**TASK DETAILS**
Reproduce each line from the first in the data through the line that contains "V = FreeCAD.Vector" exactly; give nothing else.
===== MATERIAL PROVIDED =====
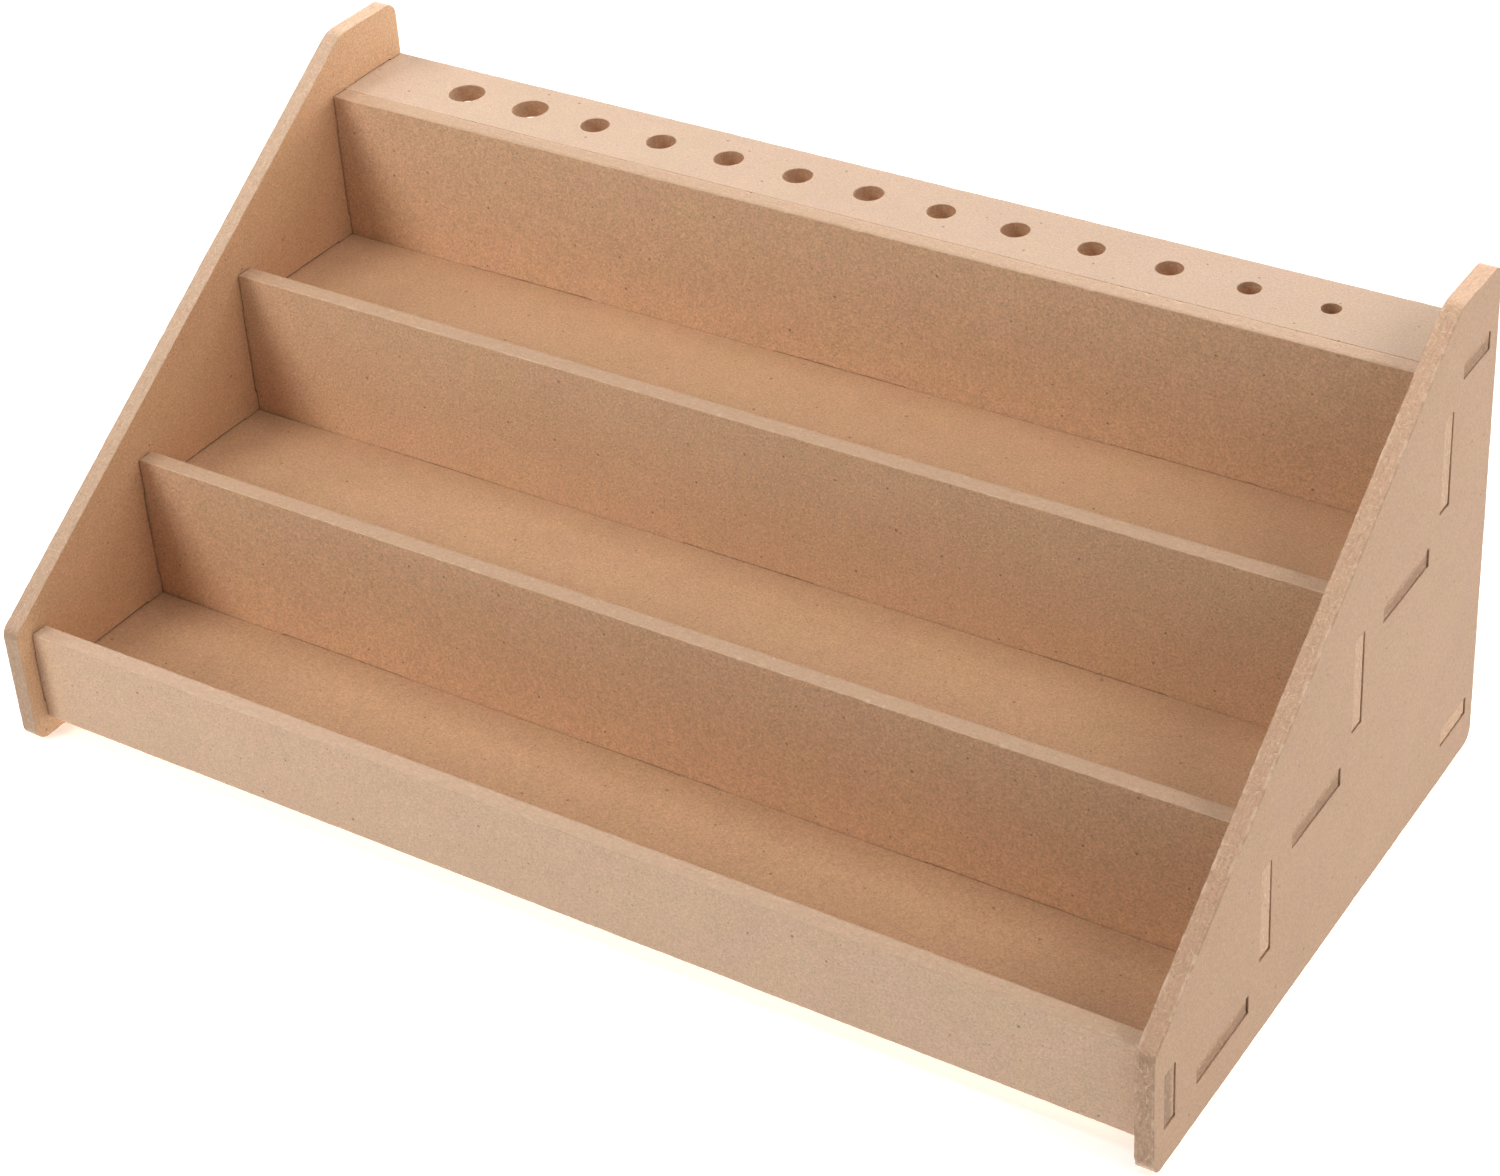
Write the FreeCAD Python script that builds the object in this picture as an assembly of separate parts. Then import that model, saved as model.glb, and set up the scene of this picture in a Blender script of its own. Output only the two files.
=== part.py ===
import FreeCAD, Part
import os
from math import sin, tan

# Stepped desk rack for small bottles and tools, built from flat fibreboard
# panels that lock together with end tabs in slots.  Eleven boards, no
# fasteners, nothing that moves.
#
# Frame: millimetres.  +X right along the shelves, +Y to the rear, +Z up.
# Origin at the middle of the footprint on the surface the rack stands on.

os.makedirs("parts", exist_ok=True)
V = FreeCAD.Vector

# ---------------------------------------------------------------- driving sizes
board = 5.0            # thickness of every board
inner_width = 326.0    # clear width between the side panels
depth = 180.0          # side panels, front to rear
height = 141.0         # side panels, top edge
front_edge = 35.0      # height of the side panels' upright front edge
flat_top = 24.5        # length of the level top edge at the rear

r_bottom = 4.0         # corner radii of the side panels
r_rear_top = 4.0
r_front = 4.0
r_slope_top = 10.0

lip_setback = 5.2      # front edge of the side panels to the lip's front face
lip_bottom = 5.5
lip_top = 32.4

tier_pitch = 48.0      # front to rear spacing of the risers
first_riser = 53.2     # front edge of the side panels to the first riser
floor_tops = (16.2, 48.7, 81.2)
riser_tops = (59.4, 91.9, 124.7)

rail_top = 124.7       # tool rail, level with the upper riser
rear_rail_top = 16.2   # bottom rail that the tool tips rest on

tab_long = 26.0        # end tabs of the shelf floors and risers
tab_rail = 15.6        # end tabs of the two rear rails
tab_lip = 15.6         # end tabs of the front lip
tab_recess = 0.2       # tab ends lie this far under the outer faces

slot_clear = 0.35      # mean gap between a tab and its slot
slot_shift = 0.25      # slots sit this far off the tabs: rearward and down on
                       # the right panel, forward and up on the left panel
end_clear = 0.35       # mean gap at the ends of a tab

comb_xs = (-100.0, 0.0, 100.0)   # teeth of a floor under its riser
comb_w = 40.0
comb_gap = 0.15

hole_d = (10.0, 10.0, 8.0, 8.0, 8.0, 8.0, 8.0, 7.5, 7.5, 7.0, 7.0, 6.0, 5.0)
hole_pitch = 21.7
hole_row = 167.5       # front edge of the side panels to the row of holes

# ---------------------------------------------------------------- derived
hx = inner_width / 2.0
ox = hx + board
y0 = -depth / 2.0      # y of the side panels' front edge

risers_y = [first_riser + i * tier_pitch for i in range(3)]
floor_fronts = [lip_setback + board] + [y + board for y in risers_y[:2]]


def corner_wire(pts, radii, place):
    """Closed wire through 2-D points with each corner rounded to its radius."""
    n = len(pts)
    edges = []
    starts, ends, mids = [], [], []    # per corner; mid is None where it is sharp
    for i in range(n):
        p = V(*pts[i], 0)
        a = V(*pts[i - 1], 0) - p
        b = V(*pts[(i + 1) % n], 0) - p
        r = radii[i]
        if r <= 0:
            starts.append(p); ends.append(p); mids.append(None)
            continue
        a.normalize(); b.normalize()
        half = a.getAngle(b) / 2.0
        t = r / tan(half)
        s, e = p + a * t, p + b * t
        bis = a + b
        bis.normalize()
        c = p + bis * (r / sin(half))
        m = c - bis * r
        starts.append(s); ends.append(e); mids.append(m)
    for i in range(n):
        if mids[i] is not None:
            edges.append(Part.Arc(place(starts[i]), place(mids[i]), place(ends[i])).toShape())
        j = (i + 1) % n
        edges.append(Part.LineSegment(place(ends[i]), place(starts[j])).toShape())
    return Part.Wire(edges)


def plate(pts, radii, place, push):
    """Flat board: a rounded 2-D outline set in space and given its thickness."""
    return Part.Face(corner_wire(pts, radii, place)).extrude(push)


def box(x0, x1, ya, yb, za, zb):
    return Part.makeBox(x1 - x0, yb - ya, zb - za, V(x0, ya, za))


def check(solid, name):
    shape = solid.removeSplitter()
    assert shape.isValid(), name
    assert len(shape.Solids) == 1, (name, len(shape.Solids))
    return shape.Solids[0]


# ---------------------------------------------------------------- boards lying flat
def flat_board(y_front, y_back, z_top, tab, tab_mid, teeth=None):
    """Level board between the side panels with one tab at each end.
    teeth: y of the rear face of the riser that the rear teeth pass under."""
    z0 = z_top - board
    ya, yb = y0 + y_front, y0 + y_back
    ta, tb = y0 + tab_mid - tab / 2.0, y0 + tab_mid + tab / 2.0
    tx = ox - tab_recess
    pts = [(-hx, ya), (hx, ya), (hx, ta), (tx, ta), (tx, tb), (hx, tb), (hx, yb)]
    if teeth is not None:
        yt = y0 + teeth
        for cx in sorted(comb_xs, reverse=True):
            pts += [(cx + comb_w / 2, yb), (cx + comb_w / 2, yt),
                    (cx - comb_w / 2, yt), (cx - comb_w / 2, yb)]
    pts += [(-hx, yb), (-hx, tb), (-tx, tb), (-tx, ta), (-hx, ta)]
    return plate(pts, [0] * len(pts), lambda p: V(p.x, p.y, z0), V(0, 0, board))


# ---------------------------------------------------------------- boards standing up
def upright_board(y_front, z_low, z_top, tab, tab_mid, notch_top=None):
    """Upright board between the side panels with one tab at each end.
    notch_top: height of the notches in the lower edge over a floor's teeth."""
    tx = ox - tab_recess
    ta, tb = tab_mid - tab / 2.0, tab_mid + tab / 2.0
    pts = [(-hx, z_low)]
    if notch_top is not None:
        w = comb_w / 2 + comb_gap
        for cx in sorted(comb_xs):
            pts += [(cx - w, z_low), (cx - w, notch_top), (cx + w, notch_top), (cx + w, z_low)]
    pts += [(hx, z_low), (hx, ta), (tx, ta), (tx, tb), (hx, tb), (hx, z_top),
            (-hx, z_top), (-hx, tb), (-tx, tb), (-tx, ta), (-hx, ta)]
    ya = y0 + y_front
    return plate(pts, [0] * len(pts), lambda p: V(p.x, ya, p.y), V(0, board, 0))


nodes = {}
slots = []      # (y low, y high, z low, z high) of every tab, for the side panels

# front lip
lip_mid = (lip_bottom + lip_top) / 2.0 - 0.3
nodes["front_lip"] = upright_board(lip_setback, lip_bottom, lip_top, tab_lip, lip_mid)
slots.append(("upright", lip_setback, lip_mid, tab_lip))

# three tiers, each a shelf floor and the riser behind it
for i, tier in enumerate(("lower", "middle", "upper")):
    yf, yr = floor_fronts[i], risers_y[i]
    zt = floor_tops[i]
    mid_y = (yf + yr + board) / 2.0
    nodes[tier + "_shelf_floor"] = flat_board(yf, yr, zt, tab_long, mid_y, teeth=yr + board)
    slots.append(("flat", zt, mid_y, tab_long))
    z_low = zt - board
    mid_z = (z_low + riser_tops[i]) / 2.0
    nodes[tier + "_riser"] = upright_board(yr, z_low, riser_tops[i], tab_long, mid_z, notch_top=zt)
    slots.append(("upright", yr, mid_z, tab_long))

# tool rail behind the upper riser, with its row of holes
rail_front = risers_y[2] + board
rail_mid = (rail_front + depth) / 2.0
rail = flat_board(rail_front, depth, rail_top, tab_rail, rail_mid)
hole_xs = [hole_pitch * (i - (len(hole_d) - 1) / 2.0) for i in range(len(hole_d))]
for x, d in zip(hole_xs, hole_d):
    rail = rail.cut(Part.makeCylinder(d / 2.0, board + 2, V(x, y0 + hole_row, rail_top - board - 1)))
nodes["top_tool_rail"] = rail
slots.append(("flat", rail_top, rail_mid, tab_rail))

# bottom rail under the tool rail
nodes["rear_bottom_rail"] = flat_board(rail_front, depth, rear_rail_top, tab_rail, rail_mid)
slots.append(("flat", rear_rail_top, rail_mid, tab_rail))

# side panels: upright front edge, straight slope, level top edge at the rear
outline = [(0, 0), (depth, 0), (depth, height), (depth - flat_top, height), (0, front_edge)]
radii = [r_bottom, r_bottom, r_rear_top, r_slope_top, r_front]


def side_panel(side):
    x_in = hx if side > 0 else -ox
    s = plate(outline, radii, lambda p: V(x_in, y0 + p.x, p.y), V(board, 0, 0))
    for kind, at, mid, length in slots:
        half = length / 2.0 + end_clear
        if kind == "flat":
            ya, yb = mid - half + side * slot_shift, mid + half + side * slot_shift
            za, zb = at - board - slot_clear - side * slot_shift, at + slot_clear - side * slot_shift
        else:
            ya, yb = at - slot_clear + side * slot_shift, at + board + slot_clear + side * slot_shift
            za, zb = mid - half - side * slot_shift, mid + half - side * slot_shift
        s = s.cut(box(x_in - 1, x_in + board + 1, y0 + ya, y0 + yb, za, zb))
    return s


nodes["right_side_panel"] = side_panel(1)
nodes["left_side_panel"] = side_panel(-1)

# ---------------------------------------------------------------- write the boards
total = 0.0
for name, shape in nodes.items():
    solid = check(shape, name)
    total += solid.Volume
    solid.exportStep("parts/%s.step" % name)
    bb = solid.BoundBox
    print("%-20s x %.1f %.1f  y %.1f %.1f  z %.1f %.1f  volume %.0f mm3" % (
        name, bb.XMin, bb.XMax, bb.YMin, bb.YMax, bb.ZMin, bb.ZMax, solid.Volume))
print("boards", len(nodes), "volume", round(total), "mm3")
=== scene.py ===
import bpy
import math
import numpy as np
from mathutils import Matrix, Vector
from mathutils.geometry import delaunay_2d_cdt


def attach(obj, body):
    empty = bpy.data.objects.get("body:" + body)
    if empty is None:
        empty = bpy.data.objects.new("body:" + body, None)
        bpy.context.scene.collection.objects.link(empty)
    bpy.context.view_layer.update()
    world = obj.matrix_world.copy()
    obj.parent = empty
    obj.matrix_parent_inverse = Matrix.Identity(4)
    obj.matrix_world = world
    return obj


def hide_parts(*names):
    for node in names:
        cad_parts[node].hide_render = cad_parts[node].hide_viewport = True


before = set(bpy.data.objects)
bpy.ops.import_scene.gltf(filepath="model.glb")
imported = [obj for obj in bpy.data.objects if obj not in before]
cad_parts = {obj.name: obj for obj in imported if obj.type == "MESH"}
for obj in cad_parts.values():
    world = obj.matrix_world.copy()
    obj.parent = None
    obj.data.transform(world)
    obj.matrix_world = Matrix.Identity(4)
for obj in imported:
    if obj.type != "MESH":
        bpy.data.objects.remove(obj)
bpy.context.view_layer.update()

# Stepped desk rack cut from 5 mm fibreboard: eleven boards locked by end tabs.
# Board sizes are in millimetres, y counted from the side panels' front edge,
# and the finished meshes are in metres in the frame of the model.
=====
**EXERCISE ANSWER**
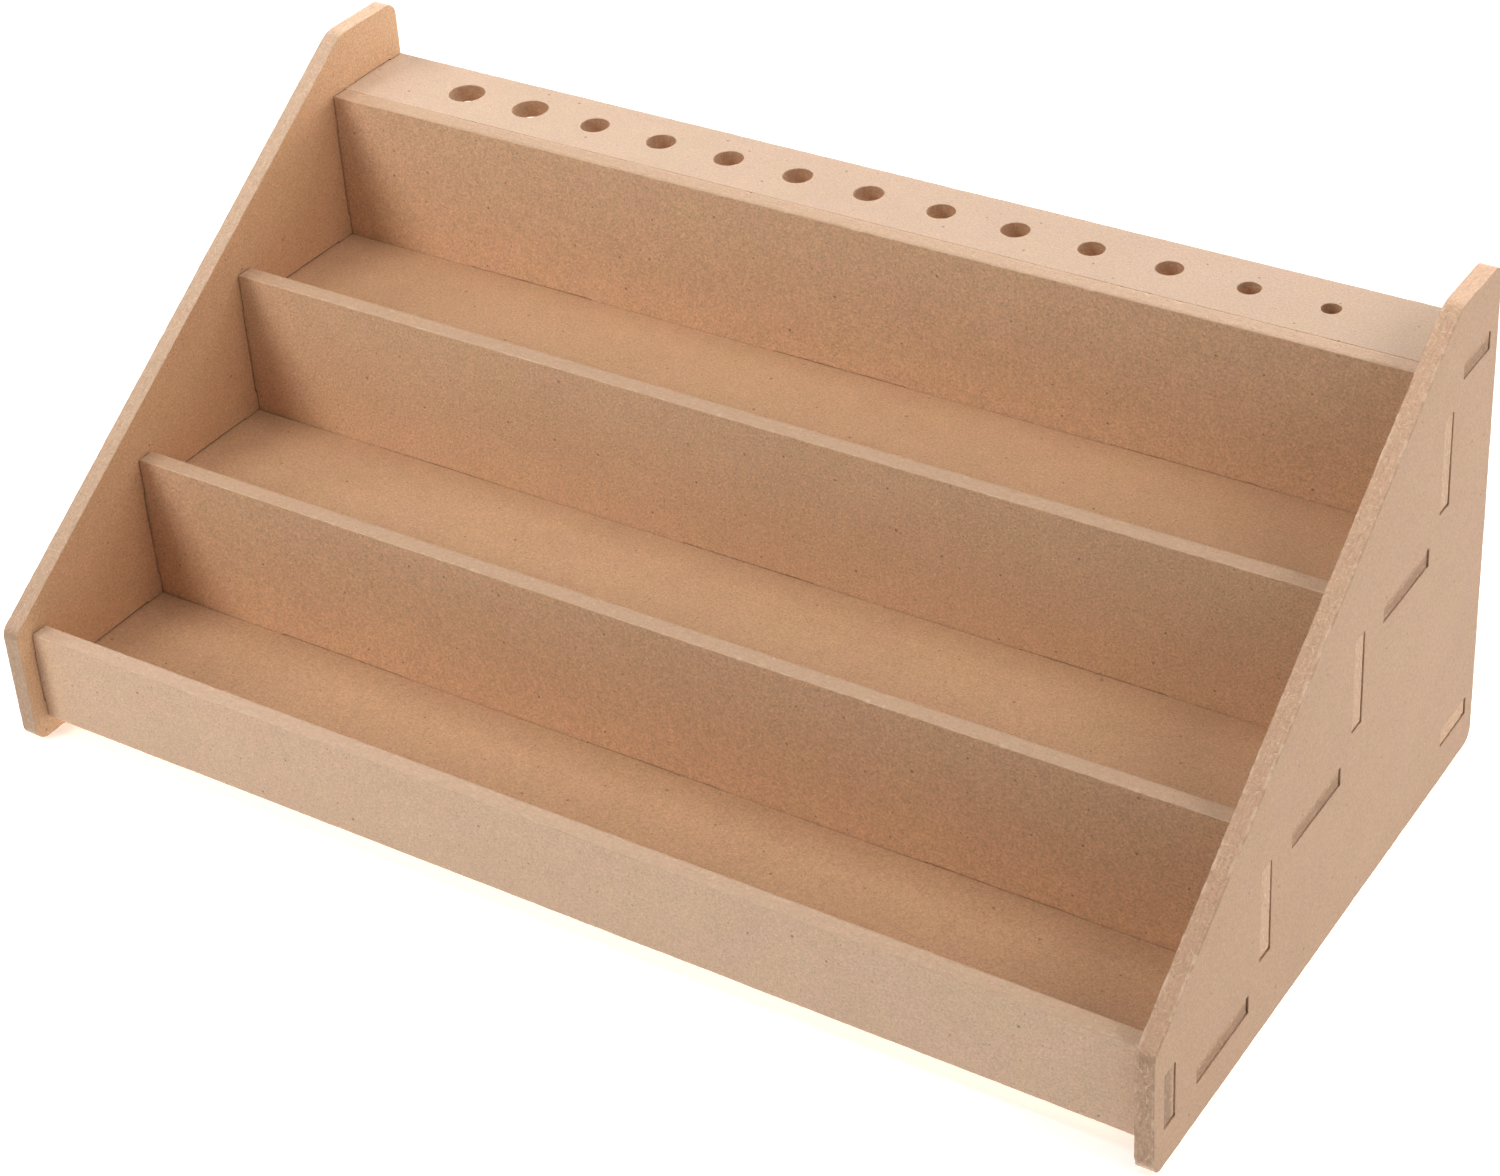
Write the FreeCAD Python script that builds the object in this picture as an assembly of separate parts. Then import that model, saved as model.glb, and set up the scene of this picture in a Blender script of its own. Output only the two files.
=== part.py ===
import FreeCAD, Part
import os
from math import sin, tan

# Stepped desk rack for small bottles and tools, built from flat fibreboard
# panels that lock together with end tabs in slots.  Eleven boards, no
# fasteners, nothing that moves.
#
# Frame: millimetres.  +X right along the shelves, +Y to the rear, +Z up.
# Origin at the middle of the footprint on the surface the rack stands on.

os.makedirs("parts", exist_ok=True)
V = FreeCAD.Vector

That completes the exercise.